Foto: City Foodsters / Flickr, CC BY 2.0
Trouver de nouvelles idées, sans exagérer sur la diversité
Les restaurateurs devraient parfois se donner plus un peu plus de peine pour convaincre de leur bonne volonté et de leur attachement aux produits de qualité. Le pain ne doit pas nécessairement être acheté chez le grossiste. Il peut aussi provenir d’une boulangerie locale qui fait du bon travail. Avec un ravitaillement quotidien bien sûr, de préférence avant le service du midi et du soir. Quelques spécialités saisonnières sont toujours les bienvenues. Mentionner le nom du boulanger est une idée astucieuse, il pourra lui aussi se référer au bistrot qui mise sur ses produits. Un peu plus de deux maigres tranches par personne seraient souhaitables, sans pour autant aller jusqu’à sept variétés de pain différentes comme on trouve dans certains restaurants qui visent les bons avis et les étoiles ou se battent pour les préserver. «La tendance est plutôt à en faire moins», explique Andy Vorbusch, chef pâtissier du nouveau restaurant «Memories» au Quellenhof à Bad Ragaz. Pas besoin d’une montagne de petits pains vite desséchés. Quelques tranches d’un gros pain font tout aussi bien l’affaire. Une seule variété peut suffire, mais elle doit être inspirante. C’est le cas chez «Memories». Depuis des mois, Vorbusch et son équipe travaillent sur la qualité de l’offre, la mise au point du levain et l’expérimentation de différentes farines et durées de fermentation, qui est de 18 heures aujourd’hui! Le restaurant «Silver» à Vals mise quant à lui sur un pain à la pomme de terre, servi avec des pelures de pomme de terre bien grillées. Effet garanti! Andreas Caminada du «Château Schauenstein» a même ouvert sa propre boulangerie.
Il y a des meilleures options… (Photo: Paul Istoan / Flickr CC BY-NC 2.0)
Le service personnalisé fait la différence – et aussi la température
A propos de «faire de l’effet», une autre façon de marquer les esprits consiste à donner des explications sur le pain et à le couper directement à table, devant ses invités. C’est ce que font Andy Vorbusch et ses collègues au «Memories», tout en expliquant la philosophie du produit, et les convives en sont ravis. «Certains clients demandent s’ils peuvent acheter du pain pour le ramener à la maison », explique le restaurateur. C’est parfois le cas au restaurant «Steirereck» à Vienne.
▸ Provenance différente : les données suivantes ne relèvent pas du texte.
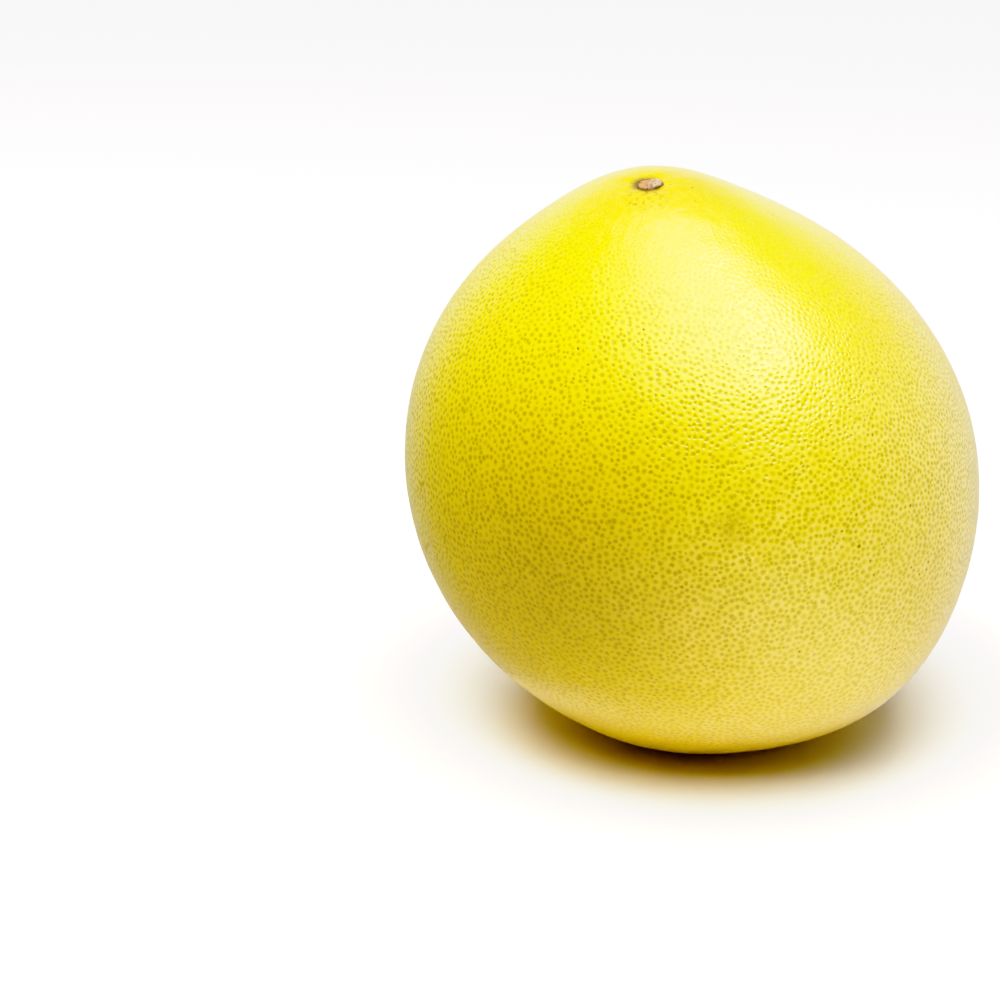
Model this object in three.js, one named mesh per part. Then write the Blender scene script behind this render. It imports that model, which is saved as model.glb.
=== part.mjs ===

Ce restaurant doublement étoilé mise sur l’opulence, avec un chariot à pain arborant près de 30 variétés de pain, depuis le pain fourré au boudin jusqu’au pain noir à la farine de malt. Tout n’est pas fait maison mais personne ne l’exige. Les boulangers dignes de ce nom sont de toute façon plus qualifiés que la plupart des cuisiniers pour faire du bon pain. Il n’est certes pas sorcier de faire cuire un pain dans un pot de fleur et de le servir encore brûlant sur la table. Mais encore faut-il y penser. Ne serait-ce que pour l’odeur! Soit dit en passant, au «Le Gourmet» à Heidelberg, le pain n’arrive pas tout de suite, mais seulement après les amuse-bouches et c’est un plat en soi. Il est servi tout chaud avec des copeaux de beurre glacé. Nul doute qu’au moins la moitié des invités garderont à l’esprit cet étonnant contraste de température. Et pour ceux qui veulent aller encore plus loin: au restaurant «Intense» dans le Palatinat allemand, on ne sert pas de pain au menu, mais il arrive avec la note à la fin de repas, pour le réchauffer au petit-déjeuner. Rien de tel pour se faire une bonne publicité.